Publicidade
Publicidade

Racismo, rivalidade e mais: Vegetti, ídolo do Vasco, abre o jogo à PLACAR

Salvador da pátria em 2023, argentino faz juras de amor eterno ao clube, põe o dedo em feridas e sonha marcar nome na história com título da Copa do Brasil

Pablo Vegetti já entraria facilmente numa fila de bons personagens, daqueles que pousam de tempos em tempos pelo país. De trajetória improvável no futebol até a chegada quase como um desconhecido ao Vasco da Gama, em 3 agosto de 2023, o argentino que completa 36 anos este mês é um prato cheio contra o marasmo. O avesso do lugar-comum e uma das atrações da edição de outubro de PLACAR, que chega na segunda semana de outubro à loja do Mercado Livre e nas bancas de todo o país.

Publicidade

Nascido na pequena Santo Domingo, comuna (vila) de pouco menos de 2 000 habitantes no estado de Santa Fé, o atacante tinha praticamente tudo para ser mais um dos que não chegaram lá. Transitou pelos cursos de ciência econômica e educação física na faculdade, e relutou para se dedicar à carreira como profissional – iniciou tardiamente, já aos 22 anos, no Villa San Carlos, sem passar por categorias de base.

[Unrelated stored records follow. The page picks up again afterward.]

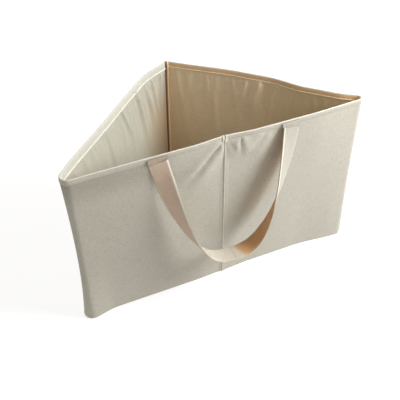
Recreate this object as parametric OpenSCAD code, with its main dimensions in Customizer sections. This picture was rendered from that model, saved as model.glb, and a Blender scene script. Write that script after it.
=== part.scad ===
// Folding three-cornered canvas carrier with one strap handle on its long wall.
// X runs along the long front wall, Y from the front wall to the back corner, Z up.
// The origin is on the floor, at the middle of the whole object's box.
// The front wall is two stiff panels that fold at a seam in the middle. The two short walls meet at the back.

/* [Body] */
// Outer length of each short wall, from a front corner to the back corner
wall_len = 450; // [360:5:520]
// Height of the walls
body_h = 375; // [300:5:420]

/* [Wall layers] */
// Thickness of the outer canvas
cover_t = 1.2; // [0.8:0.1:1.6]
// Thickness of the stiffener board
board_t = 3; // [2:0.5:4]
// Thickness of the lining
lining_t = 1; // [0.6:0.1:1.4]
// Height of the hems that fold over the wall's edges
hem_h = 12; // [9:1:18]
// Thickness of the hem canvas
hem_t = 1; // [0.6:0.1:1.4]

/* [Seams] */
// How far the fold seam's lips stand out of the front wall
lip_d = 6.6; // [6:0.1:8]
// How far the back corner's bound edges stand into the carrier
back_edge_d = 7; // [4:0.5:10]
// Width of each seam edge
edge_w = 1.3; // [0.8:0.1:2]
// Width of the fabric tab on each side of the fold seam and inside the right wall
tab_w = 9; // [6:1:14]

/* [Base] */
// Thickness of the base's outer canvas
base_t = 1.2; // [0.8:0.1:2]

/* [Strap] */
// Width of the strap
strap_w = 38; // [30:1:45]
// Thickness of the strap, two folded layers of canvas
strap_t = 2.5; // [2:0.1:3]
// Distance from the fold seam to each end of the strap
strap_spread = 139; // [120:1:170]
// How far the hanging strap reaches below the rim
strap_drop = 267; // [220:1:300]
// How far the hanging strap's inner edge stands off the wall at the bottom of the loop
strap_stand = 28; // [8:1:36]
// Height of the strap's sewn tails
tail_h = 22; // [15:1:30]

/* [Hidden] */

canvas_colour = "#cdc6b4";
lining_colour = "#e6dcc3";
hem_colour = "#f1e6cb";
board_colour = "#a58f6c";
strap_colour = "#c3a98b";
thread_colour = "#f6efdd";

front_corner = 45;                       // angle between the front wall and a short wall
half_front = wall_len * cos(front_corner);
wall_t = cover_t + board_t + lining_t;
mitre_slope = 1 / tan(front_corner / 2); // of a wall's end at a front corner, per unit of depth
corner_gap = 0.6;                        // each wall's end stays this far from the mitre line
fold_gap = 0.3;                          // each front panel stays this far from the fold plane
back_gap = 0.5;

// Front wall's outer face, placed so that the strap and the back corner are equally far from the origin
strap_lift = 3.2;
front_reach = strap_lift + strap_stand + strap_w;
back_reach = half_front + (2 * hem_t - back_gap) / sqrt(2);
front_y = (front_reach - back_reach) / 2;

// A wall's length, the slope of its two mitred ends per unit of depth, and its clearance at each end
FRONT = [half_front, mitre_slope, 0, corner_gap, fold_gap];
SHORT = [wall_len, mitre_slope, 1, corner_gap, back_gap];

// ---- Placing ----

// The right side is the left side's mirror image
module on_right() mirror([1, 0, 0]) children();

// A wall is drawn from the front corner along +X, with its outer face at y = 0 and depth along +Y
module on_front() translate([-half_front, front_y, 0]) children();
module on_short() translate([-half_front, front_y, 0]) rotate([0, 0, 45]) mirror([0, 1, 0]) children();

// ---- Wall layers ----

// A slab of a wall between two depths, mitred where it meets its neighbours
module layer(wall, from_d, to_d, from_z, to_z, extra = 0)
    translate([0, 0, from_z])
        linear_extrude(to_z - from_z)
            polygon([
                [wall[3] + wall[1] * from_d - extra, from_d],
                [wall[0] - wall[4] - wall[2] * from_d + extra, from_d],
                [wall[0] - wall[4] - wall[2] * to_d + extra, to_d],
                [wall[3] + wall[1] * to_d - extra, to_d]
            ]);

module cover(wall) layer(wall, 0, cover_t, hem_t, body_h - hem_t);
module board(wall) layer(wall, cover_t, cover_t + board_t, hem_t, body_h - hem_t);
module lining(wall) layer(wall, cover_t + board_t, wall_t, hem_t, body_h - hem_t);

// A strip of canvas folded over the top edge of all three layers
module rim(wall) difference() {
    layer(wall, -hem_t, wall_t + hem_t, body_h - hem_h, body_h);
    layer(wall, 0, wall_t, body_h - hem_h - 1, body_h - hem_t, 5);
}

// The same strip folded under the bottom edge
module foot(wall) difference() {
    layer(wall, -hem_t, wall_t + hem_t, 0, hem_h);
    layer(wall, 0, wall_t, hem_t, hem_h + 1, 5);
}

module front_left_cover() color(canvas_colour) on_front() cover(FRONT);
module front_left_board() color(board_colour) on_front() board(FRONT);
module front_left_lining() color(lining_colour) on_front() lining(FRONT);
module front_left_rim() color(hem_colour) on_front() rim(FRONT);
module front_left_foot() color(hem_colour) on_front() foot(FRONT);

module front_right_cover() on_right() front_left_cover();
module front_right_board() on_right() front_left_board();
module front_right_lining() on_right() front_left_lining();
module front_right_rim() on_right() front_left_rim();
module front_right_foot() on_right() front_left_foot();

module left_wall_cover() color(canvas_colour) on_short() cover(SHORT);
module left_wall_board() color(board_colour) on_short() board(SHORT);
module left_wall_lining() color(lining_colour) on_short() lining(SHORT);
module left_wall_rim() color(hem_colour) on_short() rim(SHORT);
module left_wall_foot() color(hem_colour) on_short() foot(SHORT);

module right_wall_cover() on_right() left_wall_cover();
module right_wall_board() on_right() left_wall_board();
module right_wall_lining() on_right() left_wall_lining();
module right_wall_rim() on_right() left_wall_rim();
module right_wall_foot() on_right() left_wall_foot();

// ---- Seams ----

// One of the two lips that the front panels' covers are sewn into
module fold_lip_left() color(canvas_colour)
    translate([-fold_gap - edge_w, front_y - lip_d, hem_h])
        cube([edge_w, lip_d, body_h - 2 * hem_h]);

module fold_lip_right() on_right() fold_lip_left();

// A small fabric tab that is tacked over the rim beside the fold
module fold_tab_left() color(thread_colour)
    translate([-fold_gap - tab_w, front_y - 2 * hem_t, body_h - hem_h + 1])
        cube([tab_w, hem_t, hem_h - 2]);

module fold_tab_right() on_right() fold_tab_left();

// The back corner's bound edge on one wall, standing into the carrier
module back_edge_left() {
    inner_corner = front_y + half_front - wall_t * sqrt(2);
    near = back_gap / sqrt(2);
    far = near + edge_w;
    color(hem_colour)
        translate([0, 0, hem_h])
            linear_extrude(body_h - 2 * hem_h)
                polygon([
                    [-far, inner_corner - far],
                    [-near, inner_corner - near],
                    [-near, inner_corner - back_edge_d],
                    [-far, inner_corner - back_edge_d]
                ]);
}

module back_edge_right() on_right() back_edge_left();

// A tacked tab on the inner side of the right wall's rim
module wall_tab() {
    from_corner = 0.41 * wall_len;
    color(thread_colour) on_right() on_short()
        translate([from_corner, wall_t + hem_t, body_h - hem_h])
            cube([tab_w, hem_t, hem_h - 2]);
}

// ---- Base ----

// Half of the base, up to the fold line that runs from the front seam to the back corner
module base_half(from_z, to_z) {
    inset = wall_t + hem_t + 0.4;
    translate([0, 0, from_z])
        linear_extrude(to_z - from_z)
            polygon([
                [-half_front + inset * mitre_slope, front_y + inset],
                [-fold_gap, front_y + inset],
                [-fold_gap, front_y + half_front - fold_gap - inset * sqrt(2)]
            ]);
}

module base_left_canvas() color(canvas_colour) base_half(0, base_t);
module base_left_lining() color(lining_colour) base_half(base_t, base_t + lining_t);
module base_right_canvas() on_right() base_left_canvas();
module base_right_lining() on_right() base_left_lining();

// ---- Strap ----

// The strap lies flat on the wall at its ends and turns edge-on to the wall at the bottom of the loop
function strap_twist(p) = 90 * pow(sin(p), 1.8);

// The strap's middle line, from its end (0 degrees) to the bottom of the loop (90 degrees)
function strap_mid(p) = [
    -strap_spread * pow(cos(p), 0.7),
    front_y - strap_lift - strap_w / 2 * sin(strap_twist(p)) - strap_stand * pow(sin(p), 6),
    body_h - strap_drop * pow(sin(p), 2)
];

function unit(v) = v / norm(v);
function strap_along(p) = unit(strap_mid(min(p + 0.5, 89.99)) - strap_mid(p - 0.5));

// The direction across the strap, square to its middle line
function strap_across(p) =
    let (
        along = strap_along(p),
        flat = unit([-along.z, 0, along.x]),
        twist = strap_twist(p),
        wide = cos(twist) * flat + sin(twist) * [0, -1, 0]
    ) unit(wide - (wide * along) * along);

strap_rings = 26;
strap_from = asin(sqrt((hem_h + 3) / strap_drop));
strap_to = acos(pow(fold_gap / strap_spread, 1 / 0.7));

module strap_left() {
    rings = [
        for (i = [0 : strap_rings])
            let (
                p = strap_from + (strap_to - strap_from) * i / strap_rings,
                mid = strap_mid(p),
                wide = strap_across(p) * strap_w / 2,
                thick = cross(strap_along(p), strap_across(p)) * strap_t / 2
            ) [mid - wide - thick, mid + wide - thick, mid + wide + thick, mid - wide + thick]
    ];
    sides = [
        for (i = [0 : strap_rings - 1], k = [0 : 3], half = [0, 1])
            let (
                a = 4 * i + k,
                b = 4 * i + (k + 1) % 4
            ) half == 0 ? [a, b, b + 4] : [a, b + 4, a + 4]
    ];
    last = 4 * strap_rings;
    color(strap_colour)
        polyhedron(
            points = [for (ring = rings, point = ring) point],
            faces = concat([[3, 2, 1, 0]], sides, [[last, last + 1, last + 2, last + 3]])
        );
}

module strap_right() on_right() strap_left();

tail_x = -strap_mid(strap_from).x;

// The strap's end, sewn flat on the cover under the rim hem
module strap_tail_left() color(strap_colour)
    translate([-tail_x - strap_w / 2, front_y - hem_t, body_h - hem_h - tail_h])
        cube([strap_w, hem_t, tail_h]);

module strap_tail_right() on_right() strap_tail_left();

// Two rows of tacking through the rim hem above the strap's end
module strap_stitching_left() {
    row_t = 0.5;
    for (row_z = [body_h - hem_h + 3, body_h - 4])
        color(thread_colour)
            translate([-tail_x - strap_w / 2 + 2, front_y - hem_t - row_t, row_z])
                cube([strap_w - 4, row_t, 1]);
}

module strap_stitching_right() on_right() strap_stitching_left();

front_left_cover();
front_left_board();
front_left_lining();
front_left_rim();
front_left_foot();
front_right_cover();
front_right_board();
front_right_lining();
front_right_rim();
front_right_foot();
left_wall_cover();
left_wall_board();
left_wall_lining();
left_wall_rim();
left_wall_foot();
right_wall_cover();
right_wall_board();
right_wall_lining();
right_wall_rim();
right_wall_foot();
fold_lip_left();
fold_lip_right();
fold_tab_left();
fold_tab_right();
back_edge_left();
back_edge_right();
wall_tab();
base_left_canvas();
base_left_lining();
base_right_canvas();
base_right_lining();
strap_tail_left();
strap_tail_right();
strap_stitching_left();
strap_stitching_right();
strap_left();
strap_right();
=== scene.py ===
"""Looks of a folding three-cornered canvas carrier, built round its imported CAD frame.

Metres, Z up, in the CAD part's own frame. Each half of the carrier is one strip of canvas, from the front
seam round a front corner to the back corner. place() puts a point on it from three numbers: how far along
the strip, how deep into the wall, and how high.
"""

import math
import random

import bmesh
import bpy
import numpy as np
from mathutils import Matrix, Vector

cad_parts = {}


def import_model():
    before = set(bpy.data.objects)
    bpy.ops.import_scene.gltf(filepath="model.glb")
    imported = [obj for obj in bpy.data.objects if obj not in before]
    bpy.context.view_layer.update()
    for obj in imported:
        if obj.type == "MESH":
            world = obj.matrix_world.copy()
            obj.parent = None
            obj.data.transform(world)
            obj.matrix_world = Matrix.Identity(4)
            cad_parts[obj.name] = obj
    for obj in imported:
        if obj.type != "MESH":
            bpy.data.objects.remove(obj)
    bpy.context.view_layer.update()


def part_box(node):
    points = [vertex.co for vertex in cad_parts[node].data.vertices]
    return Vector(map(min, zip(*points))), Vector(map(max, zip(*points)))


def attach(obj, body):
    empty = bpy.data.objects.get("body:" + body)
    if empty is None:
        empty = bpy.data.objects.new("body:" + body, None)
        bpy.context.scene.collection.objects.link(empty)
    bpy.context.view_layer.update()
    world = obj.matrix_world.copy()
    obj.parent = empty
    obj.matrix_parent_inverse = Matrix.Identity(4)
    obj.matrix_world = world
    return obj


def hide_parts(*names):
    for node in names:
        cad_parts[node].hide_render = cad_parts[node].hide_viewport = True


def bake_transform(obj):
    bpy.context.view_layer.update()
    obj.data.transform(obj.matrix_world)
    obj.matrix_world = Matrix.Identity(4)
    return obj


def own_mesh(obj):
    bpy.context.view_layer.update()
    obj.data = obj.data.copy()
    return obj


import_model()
MM = 0.001
HALVES = ("left", "right")
SIDE = {"left": -1, "right": 1}
# Where each half's UV maps begin, in metres, so that the two halves don't show the same weave
UV_START = {"left": 0, "right": 2}

# ---- Sizes, from the frame ----

FRONT_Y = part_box("front_left_cover")[0].y
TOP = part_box("front_left_rim")[1].z
BACK_GAP = 0.5 * MM
HALF_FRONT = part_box("left_wall_cover")[1].y - FRONT_Y + BACK_GAP / math.sqrt(2)
WALL_LEN = HALF_FRONT * math.sqrt(2)
WALL_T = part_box("front_left_lining")[1].y - FRONT_Y
COVER_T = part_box("front_left_cover")[1].y - FRONT_Y
BOARD_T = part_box("front_left_board")[1].y - FRONT_Y - COVER_T
LINING_T = WALL_T - COVER_T - BOARD_T
HEM_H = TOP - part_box("front_left_rim")[0].z
FOLD_GAP = -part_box("fold_lip_left")[1].x
STRAP_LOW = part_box("strap_left")[0]
STRAP_W = 38 * MM
STRAP_T = 2.5 * MM
FACING_H = {"left": 15 * MM, "right": 11 * MM}

# ---- The half strip's path in plan ----

CORNER_R = 9 * MM
CORNER_TURN = math.radians(135)
TANGENT = CORNER_R / math.tan(math.radians(22.5))
FRONT_RUN = HALF_FRONT - TANGENT
ARC = CORNER_R * CORNER_TURN
CORNER_S = FRONT_RUN + ARC / 2
LENGTH = FRONT_RUN + ARC + WALL_LEN - TANGENT
BACK_RUN = 60 * MM

# How far the canvas bows out of the CAD's flat walls, at the rim and at the foot, in millimetres. kink is the
# share of the short wall's length at which its bow goes from wall to wall_back.
RIM_BOW = {
    "left": dict(seam=1.2, front=5.5, corner=7.0, wall=10.0, wall_back=12.0, back=-7.0, kink=0.5),
    "right": dict(seam=1.2, front=6.6, corner=2.5, wall=-4.5, wall_back=6.5, back=-7.0, kink=0.36),
}
STRAIGHT = dict(wall=0.0, wall_back=0.0, back=0.0, kink=0.5)
FOOT_BOW = {
    "left": dict(seam=-0.5, front=1.5, corner=12.0, **STRAIGHT),
    "right": dict(seam=-0.5, front=-3.5, corner=7.0, **STRAIGHT),
}
# The share of a wall over which the bow changes: beside the seam, on either side of the front corner, at the
# kink and beside the back corner
SEAM_SHARE = 0.22
CORNER_SHARE = {"left": 0.2, "right": 0.4}
TURN_SHARE = 0.12
KINK_SHARE = 0.18
BACK_SHARE = {"left": 0.22, "right": 0.42}
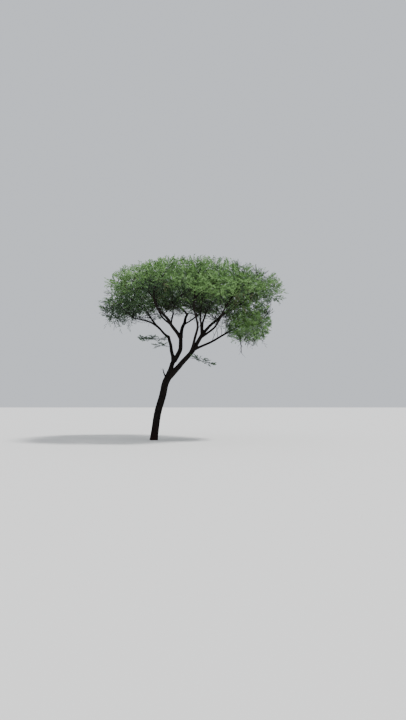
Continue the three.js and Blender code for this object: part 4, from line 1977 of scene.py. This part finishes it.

Vegetti nem sequer era o alvo número 1 para o ataque do Vasco, que antes fracassou na busca pelos uruguaios Michael Santos e Abel Hernández, o paraguaio Gabriel Ávalos e o brasileiro naturalizado espanhol Diego Costa. Mas coube ao Pirata – como é chamado pela comemoração tapando um dos olhos, em homenagem ao Belgrano, seu ex-clube conhecido como El Pirata – mais uma façanha improvável: virar o herói vascaíno na parte final da última temporada ao marcar dez gols que ajudaram a equipe a escapar de mais um rebaixamento no Brasileirão.

Publicidade
Faro de goleador: 29 golse em 63 partidas desde a chegada ao Gigante da Colina - Matheus Lima/Vasco
Faro de goleador: 29 golse em 63 partidas desde a chegada ao Gigante da Colina – Matheus Lima/Vasco

Nas entrevistas, ele foge das respostas protocolares e faz uso com naturalidade de palavrões incorporados ao português de pouco mais de um ano no Rio de Janeiro. O hoje badalado jogador, que quase passou como um cidadão comum em sua chegada ao Aeroporto Internacional do Galeão, recepcionado por alguns poucos torcedores, é tão especialista na arte de balançar as redes quanto na de romper projeções. Adorado pelos vascaínos e respeitado por rivais, vive em nosso país o melhor momento da carreira.

“Eu achava ser um caso único, meio especial, mas vi que [histórias como a minha] acontecem muito mais. Sempre entendi que tinha algo pendente com o futebol e que teria que tomar essa decisão [pela carreira profissional] um dia. Acredito que as duas partes tiveram dúvidas. Quando tomei esse rumo, o futebol também tomou. Nos encontramos em um ponto comum. Agora não é um trabalho, é uma paixão”, explica em entrevista exclusiva à PLACAR.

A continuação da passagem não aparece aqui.